Anche per questo ricorda molto Riccardo Cocciante.

"È un onore solo il pensiero di essere accostato a lui. È inutile negare che è uno dei miei modelli e che molte sue canzoni mi hanno ispirato nel corso della mia vita. E poi ho pure duettato con lui all'Arena di Verona, un'emozione clamorosa. Di Cocciante mi piace il modo di cantare, di far uscire il suo dolore in maniera sporca e cruda".

In fondo anche lei ha questa attitudine.

"In questo disco specialmente".

Nel brano Il Giorno si richiama a Cesare Pavese.

"Lui scriveva che il dolore non è affatto un privilegio, un segno di nobiltà, un ricordo di Dio. Il dolore è una cosa bestiale, feroce, banale e gratuita come l'aria".

In questo senso Mi mancherai moltissimo è il passo successivo.

"È un brano estremo. Mi sono messo nei panni, dolorosamente, di chi è sul punto di farla finita, immaginando le ultime parole che direbbe. Mi mancherai moltissimo, ad esempio. È il momento dilaniante e devastante nel quale l'addio confina anche con un atto d'amore".

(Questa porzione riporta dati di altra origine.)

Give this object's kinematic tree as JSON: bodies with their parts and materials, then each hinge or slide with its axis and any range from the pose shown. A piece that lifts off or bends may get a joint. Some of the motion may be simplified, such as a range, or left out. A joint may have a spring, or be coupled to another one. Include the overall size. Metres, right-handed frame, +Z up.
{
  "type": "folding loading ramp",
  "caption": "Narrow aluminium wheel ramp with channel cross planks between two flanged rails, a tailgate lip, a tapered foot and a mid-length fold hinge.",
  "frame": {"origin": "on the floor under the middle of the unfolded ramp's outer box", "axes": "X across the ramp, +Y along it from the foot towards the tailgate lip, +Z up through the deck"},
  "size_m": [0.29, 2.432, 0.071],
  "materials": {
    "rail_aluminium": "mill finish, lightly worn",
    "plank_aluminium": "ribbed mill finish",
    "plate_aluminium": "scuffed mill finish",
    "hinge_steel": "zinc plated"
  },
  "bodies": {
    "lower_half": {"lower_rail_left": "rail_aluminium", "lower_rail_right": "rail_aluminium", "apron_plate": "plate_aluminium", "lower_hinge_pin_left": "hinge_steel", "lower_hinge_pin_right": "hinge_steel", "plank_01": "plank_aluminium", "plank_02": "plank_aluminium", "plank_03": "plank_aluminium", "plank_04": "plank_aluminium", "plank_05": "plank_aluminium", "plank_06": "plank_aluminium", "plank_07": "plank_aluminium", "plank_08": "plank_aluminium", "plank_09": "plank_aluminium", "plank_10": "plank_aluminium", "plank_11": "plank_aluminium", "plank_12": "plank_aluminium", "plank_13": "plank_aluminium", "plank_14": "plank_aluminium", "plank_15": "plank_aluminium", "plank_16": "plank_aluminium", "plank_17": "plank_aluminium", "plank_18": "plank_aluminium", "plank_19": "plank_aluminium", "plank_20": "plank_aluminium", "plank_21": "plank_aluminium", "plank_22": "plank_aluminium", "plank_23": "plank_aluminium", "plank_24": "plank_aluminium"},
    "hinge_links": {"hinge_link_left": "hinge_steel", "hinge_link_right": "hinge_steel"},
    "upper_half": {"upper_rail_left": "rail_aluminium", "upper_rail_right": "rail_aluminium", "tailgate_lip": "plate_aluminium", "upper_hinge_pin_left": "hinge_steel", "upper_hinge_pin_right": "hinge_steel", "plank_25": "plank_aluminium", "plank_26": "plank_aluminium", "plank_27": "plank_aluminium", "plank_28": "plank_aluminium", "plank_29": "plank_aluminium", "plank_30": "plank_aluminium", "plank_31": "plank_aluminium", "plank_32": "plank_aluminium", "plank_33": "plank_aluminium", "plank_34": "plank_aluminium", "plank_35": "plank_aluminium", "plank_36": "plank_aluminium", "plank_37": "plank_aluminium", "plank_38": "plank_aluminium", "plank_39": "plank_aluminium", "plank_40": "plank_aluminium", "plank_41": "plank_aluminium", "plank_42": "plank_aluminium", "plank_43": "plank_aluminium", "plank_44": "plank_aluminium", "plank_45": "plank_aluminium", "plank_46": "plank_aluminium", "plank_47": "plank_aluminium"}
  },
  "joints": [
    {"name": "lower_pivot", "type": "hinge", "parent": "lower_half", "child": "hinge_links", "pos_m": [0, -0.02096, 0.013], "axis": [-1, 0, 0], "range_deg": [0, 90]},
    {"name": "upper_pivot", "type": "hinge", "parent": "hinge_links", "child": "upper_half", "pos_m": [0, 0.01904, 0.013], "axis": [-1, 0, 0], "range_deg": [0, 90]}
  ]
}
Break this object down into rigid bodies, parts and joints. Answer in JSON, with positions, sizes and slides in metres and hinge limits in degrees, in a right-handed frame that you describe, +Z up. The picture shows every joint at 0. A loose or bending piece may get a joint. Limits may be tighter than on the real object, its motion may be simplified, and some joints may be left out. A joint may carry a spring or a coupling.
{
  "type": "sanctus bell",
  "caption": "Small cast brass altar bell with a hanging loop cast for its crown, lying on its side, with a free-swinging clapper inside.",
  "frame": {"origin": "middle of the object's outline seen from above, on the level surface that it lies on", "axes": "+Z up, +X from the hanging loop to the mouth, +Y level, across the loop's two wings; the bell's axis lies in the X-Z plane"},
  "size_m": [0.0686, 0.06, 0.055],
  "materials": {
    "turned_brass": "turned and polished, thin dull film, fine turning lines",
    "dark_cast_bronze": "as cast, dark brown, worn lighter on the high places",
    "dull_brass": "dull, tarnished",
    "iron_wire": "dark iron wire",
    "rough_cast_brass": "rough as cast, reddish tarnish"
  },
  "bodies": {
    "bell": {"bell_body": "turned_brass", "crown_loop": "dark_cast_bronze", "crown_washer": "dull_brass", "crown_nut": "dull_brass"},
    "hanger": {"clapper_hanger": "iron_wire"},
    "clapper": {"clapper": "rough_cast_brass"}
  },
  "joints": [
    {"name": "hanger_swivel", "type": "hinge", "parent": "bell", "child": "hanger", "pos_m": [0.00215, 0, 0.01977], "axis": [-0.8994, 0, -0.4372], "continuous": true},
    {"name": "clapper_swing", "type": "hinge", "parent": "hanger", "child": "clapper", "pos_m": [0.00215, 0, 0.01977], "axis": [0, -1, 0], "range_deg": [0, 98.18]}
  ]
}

Con Elodie ha cantato in Ex. In Arizona c'è Achille Lauro.

"Lui era la persona giusta per una canzone di passione che pulsa".

E invece Giorgia?

"Quando ho ascoltato il provino di Buio mi è subito venuta in mente lei perché credo che lì dentro ci sia anche il suo mondo".

A proposito, bella voce o autotune?

"Premetto che per me il virtuosismo vocale è spesso sterile. Però è anche vero che l'assenza totale di intonazione è un peccato, specialmente dal vivo. Io quando vado a un concerto, voglio sentire una bella voce".

Però è anche vero che la bella voce può essere creata anche dall'intelligenza artificiale

"Ma l'algoritmo o l'intelligenza artificiale non possono cogliere le sfumature, sono quelle che fanno la differenza".